La dure expérience de Gerhard Richter sous l’oeil de la caméra

Gerhard Richter a ouvert son atelier à la cinéaste Corinna Belz durant le printemps et l’été 2009 pour la réalisation du documentaire Gerhard Richter Painting alors qu’il travaillait à une série de peintures abstraites de grand format. Pour l’artiste il s’est agi d’une entreprise comparable au montage d’une exposition.

La peinture de Richter est spectaculaire, plaisante, pas dérangeante et est disponible dans tous les styles, si l’on ajoute que c’est un artiste prolifique, tous les atouts sont réunis pour en faire une valeur sûre du marché global et c’est pour cela que les riches moyens se l’arrachent à prix d’or pour sembler faire partie du club.  Seul le réseau social puritain facebook a censuré les images que s’envoyaient les affiliés, celles-ci restent toutefois visibles sur le propre site de Gehrard Richter, disponible en allemand, français, anglais et chinois.

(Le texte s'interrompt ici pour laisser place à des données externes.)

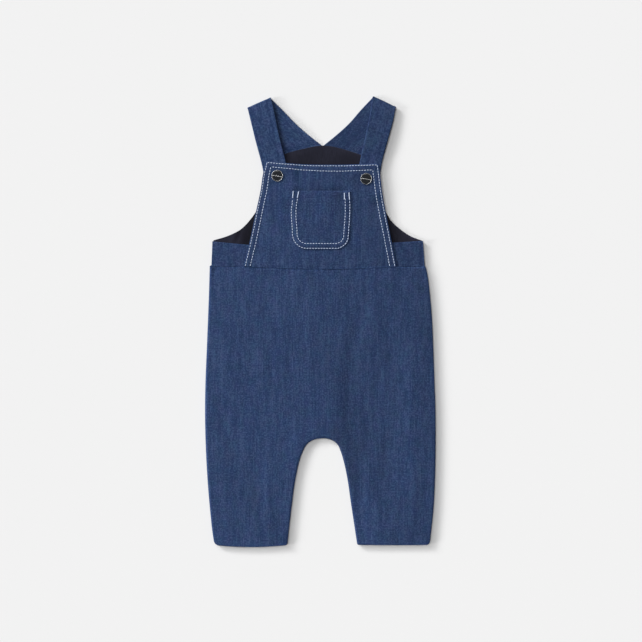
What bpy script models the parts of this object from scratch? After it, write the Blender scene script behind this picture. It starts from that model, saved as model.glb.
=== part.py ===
"""Kids dungarees for a baby of 6 to 9 months, laid flat with the front up.

The sizes below are millimetres. The model is in metres, with +Z up, +Y towards the shoulders and
+X to the right of someone who looks down at the garment. The origin is the middle of its outline,
on the surface that it lies on.

Each piece is cut as its real pattern piece: an open sheet, laid over the pieces below it, with
Solidify for the thickness of the cloth. Neighbours keep SEAM_GAP between them.
"""

import math
from collections import namedtuple

import bmesh
import bpy
import numpy as np

MM = 0.001

# Cloth and trim
DENIM = 1.2
JERSEY = 1.0
STRAP_WALL = 1.8
SEAM_GAP = 0.3

# Lengths along the garment
HEM_Y = -258.6
WAIST_Y = 63.0
WAIST_SAG = 2.8
WAIST_SAG_REACH = 86.0
CENTRE_X = 1.8
CROTCH_UP = 124.6

# Heights above the surface of the middle of each cloth wall
BACK_Z = DENIM / 2
LINING_Z = DENIM + SEAM_GAP + JERSEY / 2
ON_LINING = LINING_Z + JERSEY / 2 + SEAM_GAP
BAND_Z = ON_LINING + DENIM / 2
STRAP_END_Z = ON_LINING + STRAP_WALL / 2
BIB_Z = 4.4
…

Investir sur le marché de l’art n’est pas sans risque, voir l’analyse de F. Salmon.

La première grande rétrospective de l’artiste allemand eut lieu au MoMA en 2002, aux Etats-Unis où sa cote doit beaucoup au soutien de Benjamin Buchloh, professeur d’art moderne à l’université Columbia et à l’université Harvard. C’est au tour des grandes institutions européennes d’accueillir la leur avec l’exposition « Panorama » qui présente des œuvres des années 60 jusqu’à 2011. Après un passage à la Tate Modern et à la Nationalgalerie de Berlin, « Panorama » est au Centre Pompidou, jusqu’au 24 septembre 2012, ainsi qu’au musée du Louvre. Nombre de galeries sont également sur le coup, business as usual.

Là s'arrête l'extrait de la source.